I blogged a couple of internal Oracle sessions on RTD (Oracle Real Time Decisions in e-commerce #oow10, Oracle RTD Roadmap #oow10) and now we get a chance to hear a customer speak – Dell with some help from Objectifi. Octane is Dell’s brand name for their RTD project – the platform has a number of other elements but is based on RTD.
Dell originally looked for simple to integrate predictive analytics engine to model using existing real-time data, a multi-use tool for tech support, sales and more across all channels and started Octane. They wanted to be sure they could support real-time data, that the data captured in every channel could improve the results of decisions in every channel and, crucially, they wanted the decisions to learn. Octane changes Dell’s approach from static content and offers in email campaigns to a system that learns in real-time which meant a dynamic content and targeted/needs-based offer engine. Octane is planned to support Tech Support, Sales, Marketing, Telecom and Online. They hope to use it to drive offers for the call centers, dynamic marketing messages, intelligent call routing and web front ends. Octane is initially supporting offline sales and offline service with a goal to expand out to support channel partners, email, social, chat and online sales/service.
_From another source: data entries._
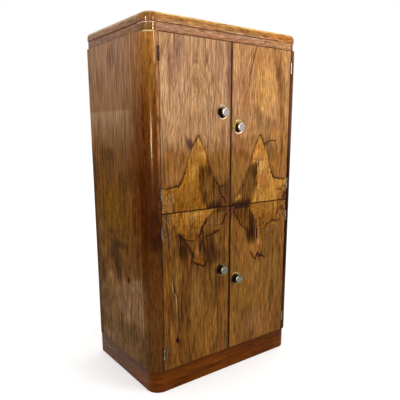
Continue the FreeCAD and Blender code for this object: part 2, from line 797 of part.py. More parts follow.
def door(side, level):
    """A door with its leaves, knob and catch. Returns the rooms that its hinges need in the column."""
    name = f"{level}_{HAND[side]}"
    z = door_zone(level)
    ends = (side * size.door_centre_gap / 2, side * (HALF_OPENING - size.door_side_gap))
    x = sorted(ends, key=lambda e: e.value)
    column_rooms, door_rooms, leaves = [], [], []
    for n, foot in enumerate(hinge_feet(level), 1):
        frame_recess, door_recess, room, relief = hinge_rooms(f"{name}_hinge_{n}", side, foot)
        column_rooms += [frame_recess, room, relief]
        door_rooms += [door_recess, room]
        leaves.append(knuckle_leaf(f"{name}_door_leaf_{n}", side, foot, frame=False))
    subpart(name + "_hinge_leaves", group(name + "_hinge_leaves", leaves))
    door_rooms.append(ball_catch(name, side, level))
    door_rooms.append(knob(name, side, level))
    panel = cut(name + "_door_panel", door_panel(name + "_door_panel", x, z), door_rooms)
    subpart(name + "_door_panel", panel)
    strips = [
        cut(f"{name}_lipping_{n}", strip, door_rooms)
        for n, strip in enumerate(door_lipping(name, x, z), 1)
    ]
    subpart(name + "_door_lipping", group(name + "_door_lipping", strips))
    return column_rooms


def column(side, rooms):
    """A quarter-round column, recessed for the hinges of its two doors."""
    name = f"{HAND[side]}_column"
    edge = size.arris_round
    blank = column_block(name + "_blank", side, CARCASS_FOOT, ZERO, size.carcass_height, edge, edge)
    subpart(name, cut(name, blank, rooms))


def frame_hinges():
    """Frame leaves and pins of all eight hinges."""
    leaves, pins = [], []
    for side in (LEFT, RIGHT):
        for level in ("lower", "upper"):
            for foot in hinge_feet(level):
                leaves.append(knuckle_leaf(f"{level}_{HAND[side]}_frame_leaf", side, foot, frame=True))
                z = (foot, foot + size.hinge_length)
                pins.append(upright_cylinder("hinge_pin", size.pin_radius, side * HINGE_X, HINGE_Y, z))
    subpart("hinge_frame_leaves", group("hinge_frame_leaves", leaves))
    subpart("hinge_pins", group("hinge_pins", pins))


def build():
    plinth()
    carcass()
    shelves()
    frieze()
    cornice()
    for side in (LEFT, RIGHT):
        rooms = door(side, "lower") + door(side, "upper")
        column(side, rooms)
    frame_hinges()
    strikes = [strike_plate(side, level) for side in (LEFT, RIGHT) for level in ("lower", "upper")]
    subpart("catch_strike_plates", group("catch_strike_plates", strikes))
    doc.recompute()


def check():
    """Stops on a failed object or a sub-part that isn't sound."""
    failed = [o.Label for o in doc.Objects if "Invalid" in o.State or "Error" in o.State]
    if failed:
        raise SystemExit(f"failed objects: {failed}")
    for thing in subparts:
        shape = thing.Shape
        if shape.isNull() or not shape.isValid() or not shape.Solids:
            raise SystemExit(f"{thing.Label} has no sound shape")


def export():
    os.makedirs("parts", exist_ok=True)
    for thing in subparts:
        thing.Shape.exportStep(f"parts/{thing.Label}.step")
    print(len(subparts), "sub-parts")


build()
check()
export()
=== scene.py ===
import math
from functools import partialmethod

import bpy
import numpy as np
from mathutils import Euler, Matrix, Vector


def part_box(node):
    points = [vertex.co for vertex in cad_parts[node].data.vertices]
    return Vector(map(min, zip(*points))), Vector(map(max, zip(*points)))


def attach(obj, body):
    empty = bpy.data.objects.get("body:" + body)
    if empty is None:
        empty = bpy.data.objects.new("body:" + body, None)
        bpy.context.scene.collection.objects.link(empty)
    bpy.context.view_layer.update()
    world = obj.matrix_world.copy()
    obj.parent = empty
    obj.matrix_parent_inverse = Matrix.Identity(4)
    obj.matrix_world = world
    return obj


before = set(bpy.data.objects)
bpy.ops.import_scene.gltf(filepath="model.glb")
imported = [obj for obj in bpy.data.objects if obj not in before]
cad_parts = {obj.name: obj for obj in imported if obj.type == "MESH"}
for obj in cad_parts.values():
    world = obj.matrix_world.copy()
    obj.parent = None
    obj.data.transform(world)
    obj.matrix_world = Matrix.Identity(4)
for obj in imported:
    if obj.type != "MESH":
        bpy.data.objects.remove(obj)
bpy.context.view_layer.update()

MM = 0.001
LEVELS = ("lower", "upper")
SIDES = {"left": -1, "right": 1}
# Places of the construction, in millimetres: the depth of the doors' face, how far out the columns begin, how
# far out the hinge pins are and in front of the doors, and the heights of the hinges' middles.
DOOR_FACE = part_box("upper_left_door_panel")[0].y / MM
COLUMN_START = 371
PIN_OUT, PIN_PROUD = 370, 2
HINGE_HEIGHTS = (186, 733.5, 897.5, 1445)


class Field:
    """A value that varies over a surface: one output in a material's nodes. Sums and products of fields make
    the nodes that work them out."""

    def __init__(self, socket):
        self.socket = socket

    def calc(self, kind, *others):
        made = node(self.socket.id_data, "Math", operation=kind)
        for socket, value in zip(made.inputs, (self, *others)):
            plug(value, socket)
        return Field(made.outputs[0])

    def __neg__(self):
        return self * -1

    def __rsub__(self, other):
        return -self + other

    __add__ = __radd__ = partialmethod(calc, "ADD")
    __sub__ = partialmethod(calc, "SUBTRACT")
    __mul__ = __rmul__ = partialmethod(calc, "MULTIPLY")
    __truediv__ = partialmethod(calc, "DIVIDE")
    __pow__ = partialmethod(calc, "POWER")
    __abs__ = partialmethod(calc, "ABSOLUTE")


def node(tree, kind, **settings):
    made = tree.nodes.new("ShaderNode" + kind)
    for key, value in settings.items():
        setattr(made, key, value)
    return made


def colour(red, green, blue):
    """A colour given as the 0 to 255 values that a screen shows."""
    shares = [c / 255 for c in (red, green, blue)]
    return tuple(s / 12.92 if s < 0.04045 else ((s + 0.055) / 1.055) ** 2.4 for s in shares) + (1.0,)


def plug(value, socket):
    """Links a field to the socket, or sets a number or a colour on it. A colour of three values is one that a
    screen shows, from 0 to 255."""
    if isinstance(value, Field):
        socket.id_data.links.new(value.socket, socket)
    elif isinstance(value, tuple) and len(value) == 3:
        socket.default_value = colour(*value)
    else:
        socket.default_value = value


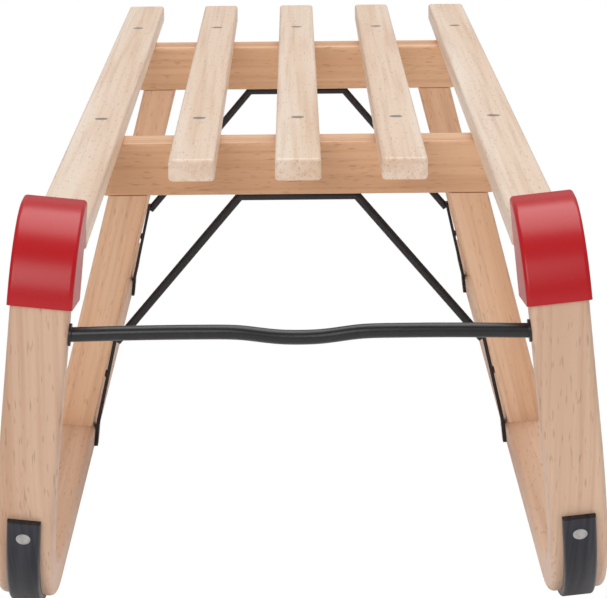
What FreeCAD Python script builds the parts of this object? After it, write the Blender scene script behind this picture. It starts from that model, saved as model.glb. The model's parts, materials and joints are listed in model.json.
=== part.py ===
import FreeCAD, Part
import math
import os

# Wooden sled with bent runners.  Millimetres, +Z up, the horns point along -Y.
# The origin is on the floor, midway along the sled and midway between the runners.

V = FreeCAD.Vector

# --- driving dimensions -------------------------------------------------------
sled_length = 1000.0        # from the front of the horns to the back of the seat
seat_height = 250.0         # floor to the top of the slats
clearance = 0.3             # gap wherever one piece is housed in another

# seat
slat_width = 30.5
slat_thickness = 15.0
slat_pitch = 70.4           # distance between the middles of neighbouring inner slats
slat_front = 258.0          # horn front to the front ends of the inner slats
rail_width = 32.0
rail_offset = 140.3         # middle plane to the middle of an outer rail
board_rounding = 2.2
corner_rounding = 3.5       # upright corners at the ends of the boards

# trestles
beam_height = 38.5
beam_depth = 32.0
beam_length = 281.0
front_beam_y = 411.0        # horn front to the middle of the front beam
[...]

The first use case was online service, support by Siebel CRM. 20,000 tech support agents use Siebel CRM and handle 70,000 requests/day across 15 countries and 30 languages. Dell wanted to drive offers into this environment to enable up and cross-sell. Started with 150 agents in Canada and were encouraged by the results while driving out to about 4,000 agents at present. The system delivers the top 5 offers along with the associated script as part of the Siebel CRM environment. Results have been very positive – close rates offline have gone up 15-20% and margin has risen 10-15% while revenue per call has risen 5-10%.
The second use case is a .NET application for 15,000 sales agents that handles 80,000 orders a day from non-web channels. 500 agents are already on the platform and once again Octane delivers offers and associated information into the UI. This is too new for much in the way of results but looks likely to generate significant incremental revenue.
Moving forward, the opportunities for Octane are moving online. 150M resolutions are served online today, for instance, but no cross-sell or upsell is performed. 13B page views on the main e-commerce site also offer an opportunity.
Octane uses customer profile data is made available based on 5 years of consumer historical data with 1Bn records is flattened into usable format for things like total spend.The architecture is a classic decision service with either JSP or ESB/Web Services access from the UIs. Data warehouse data is fed into a customer data store for use in Octane for performance reasons. Supports 2,400 concurrent users/hr running450,000 transactions/hr/JVM with clear opportunities for further optimization.
Lessons learned:
- Don’t get in the way of the agent – drive behavior with incentives and training for instance
- Establish KPIs and tracking a baseline/control group to make sure you could see the benefits
- Include the customer experience, don’t allow sales to overtake service
- People and markets change so continually review the models
- Data is key, cross-channels and normalized
- Think cross-channel from day 1 so establish offer governance and think about things like translation and markets
- Its not another rule engine but a decision framework for model-based optimizing of real-time behavior
- Remember that offers don’t have to be something you sell – can be something you want to learn or ask. Next Best Action not Next Best Offer.
Dell wrapped up by emphasizing that the overall ROI they got was extremely strong – just 2-3 months to get recoup their investment. They really like RTD as a product and felt that their partnership with Oracle and the RTD team was excellent.